The map of world wine consumption is changing fast. You could define the Old World as the part of the map where high consumption rates have collapsed– France, Italy and Argentina are all there. The New World is where wine cultures are actually growing. Wine market reforms, like those that Argentina has taken and the EU now plans, seem necessary to rebalance the map and align global demand and supply.
Older, Newer: The Wine Lexicon Evolves
Pretty soon we are going to have to invent new terms to describe planet wine– Old World and New World have just about run their course. China and India are obviously not Old World wine countries (although China has made wine for nearly 2000 years) and not exactly New World, either. Perhaps, taking a cue from financial markets, which talk about emerging market economies, we will call them Emerging Wine countries.
And then there are countries like Georgia, Romania and Moldova that produce huge amounts of wine, some of which is now finding its way onto global markets.
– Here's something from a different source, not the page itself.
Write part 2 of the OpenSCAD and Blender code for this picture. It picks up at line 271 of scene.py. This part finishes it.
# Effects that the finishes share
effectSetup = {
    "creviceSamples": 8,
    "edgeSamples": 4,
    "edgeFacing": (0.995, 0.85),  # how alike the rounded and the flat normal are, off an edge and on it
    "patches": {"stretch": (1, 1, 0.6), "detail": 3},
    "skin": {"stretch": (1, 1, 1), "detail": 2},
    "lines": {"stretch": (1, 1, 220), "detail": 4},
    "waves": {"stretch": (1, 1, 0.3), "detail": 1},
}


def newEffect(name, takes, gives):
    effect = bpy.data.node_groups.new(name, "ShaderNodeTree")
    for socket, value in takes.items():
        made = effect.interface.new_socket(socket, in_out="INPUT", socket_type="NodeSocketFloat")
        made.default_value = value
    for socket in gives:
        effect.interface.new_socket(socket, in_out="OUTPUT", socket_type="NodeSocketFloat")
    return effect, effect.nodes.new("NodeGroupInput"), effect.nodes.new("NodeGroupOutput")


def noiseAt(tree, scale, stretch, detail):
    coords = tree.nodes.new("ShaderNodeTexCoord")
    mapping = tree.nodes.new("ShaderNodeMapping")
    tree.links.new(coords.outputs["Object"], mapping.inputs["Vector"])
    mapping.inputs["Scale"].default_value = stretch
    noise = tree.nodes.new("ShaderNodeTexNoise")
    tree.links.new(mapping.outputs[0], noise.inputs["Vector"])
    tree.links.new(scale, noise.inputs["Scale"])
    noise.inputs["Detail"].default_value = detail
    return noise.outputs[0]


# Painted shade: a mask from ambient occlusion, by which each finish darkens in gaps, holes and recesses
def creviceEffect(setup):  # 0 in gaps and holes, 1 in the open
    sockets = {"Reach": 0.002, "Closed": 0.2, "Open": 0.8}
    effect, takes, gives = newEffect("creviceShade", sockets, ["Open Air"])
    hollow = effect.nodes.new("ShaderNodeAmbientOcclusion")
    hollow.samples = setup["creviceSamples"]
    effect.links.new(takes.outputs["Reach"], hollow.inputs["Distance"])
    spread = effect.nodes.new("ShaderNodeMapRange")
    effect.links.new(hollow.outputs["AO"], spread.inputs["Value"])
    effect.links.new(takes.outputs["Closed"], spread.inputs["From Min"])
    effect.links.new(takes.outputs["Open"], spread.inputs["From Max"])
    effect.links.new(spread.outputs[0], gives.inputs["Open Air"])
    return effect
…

Old World or New? Old World, if you go by history. Georgia is where wine was first made, according to some historians. But the wine industries in these countries are still recovering (emerging) from the dark Soviet years, when quantity ruled and quality pretty much disappeared. Now, as their industries modernize, they are beginning to enter the market, too. So are they the Oldest World — or maybe the Newest one — and confronting the biggest challenges?